As Tobias Stone wrote:
At a local level in time, people think things are fine — then things rapidly spiral out of control until they become unstoppable, and we wreak massive destruction on ourselves. For the people living in the midst of this, it is hard to see happening and hard to understand. To historians later, it all makes sense and we see clearly how one thing led to another . . .  We should be asking ourselves what our Archduke Ferdinand moment will be. How will an apparently small event trigger another period of massive destruction . . .  It will come in ways we can’t see coming, and will spin out of control so fast people won’t be able to stop it. Historians will look back and make sense of it all and wonder how we could all have been so naïve. . . . The people who see that open societies, being nice to other people, not being racist, not fighting wars, is a better way to live, they generally end up losing these fights . . . we are entering a bad phase. It will be unpleasant for those living through it, maybe even will unravel into being hellish and beyond imagination. Humans will come out the other side, recover and move on. The human race will be fine, changed, maybe better. But for those at the sharp end . . . for those yet to fall, this will be their Somme.

We are already seeing those at the sharp end.  For many, white Americans not near the faultlines, things will go on, possibly without disruption. But for many it won't - those trapped in between the faults, those that are crushed by America (the New American Direction) and can't be defended by their own governments, and maybe those who try to stop it. The Storm is coming, It can now be seen and heard on the horizon.

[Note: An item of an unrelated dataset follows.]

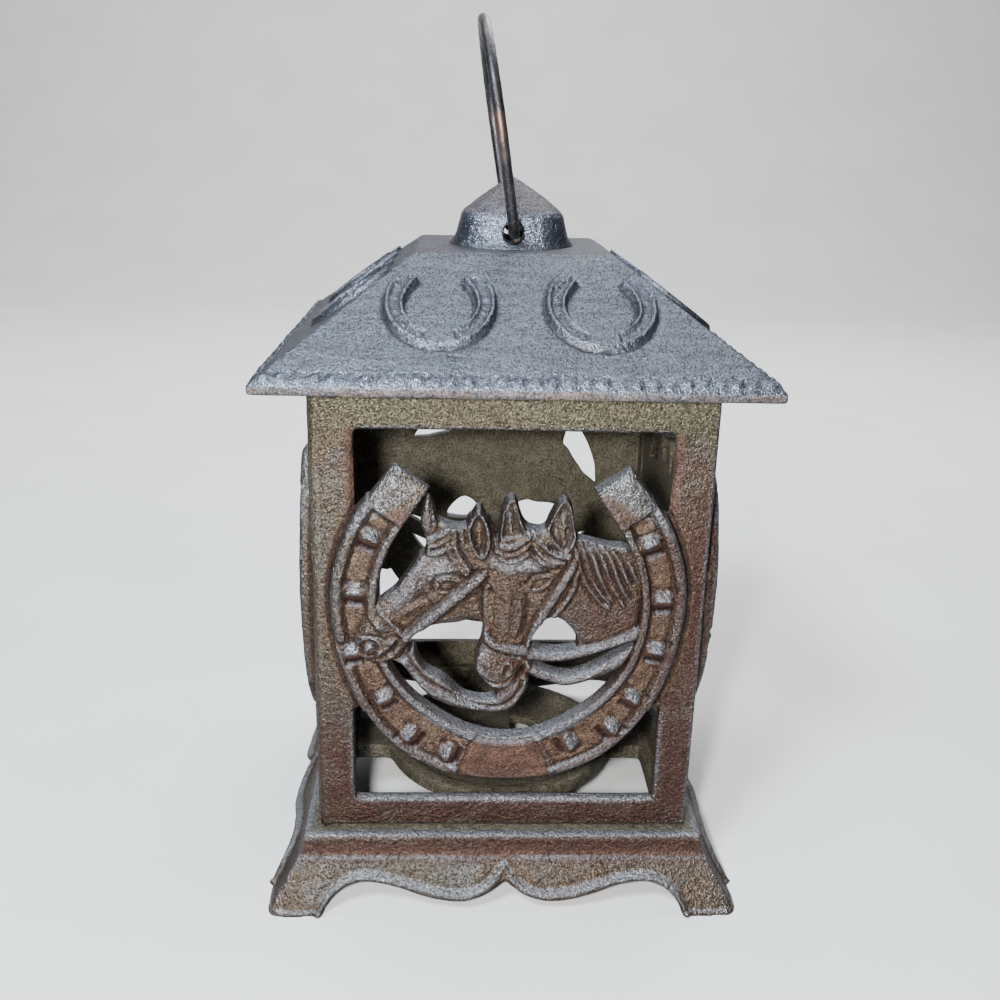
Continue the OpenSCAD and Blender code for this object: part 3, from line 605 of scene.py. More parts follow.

As Sartre argued there is no non-choice, any war is our war, everyone's war.  Each individual must make a moral choice, and stand on the moral side of the war.  For those of us in the culture creating this conflict, it is our responsibility. History will judge those who allowed evil things to happen.

[1] What i call The Storm (or Trump's Storm) is not to be confused with any ridiculous conspiracy theories, although I think they a apt name.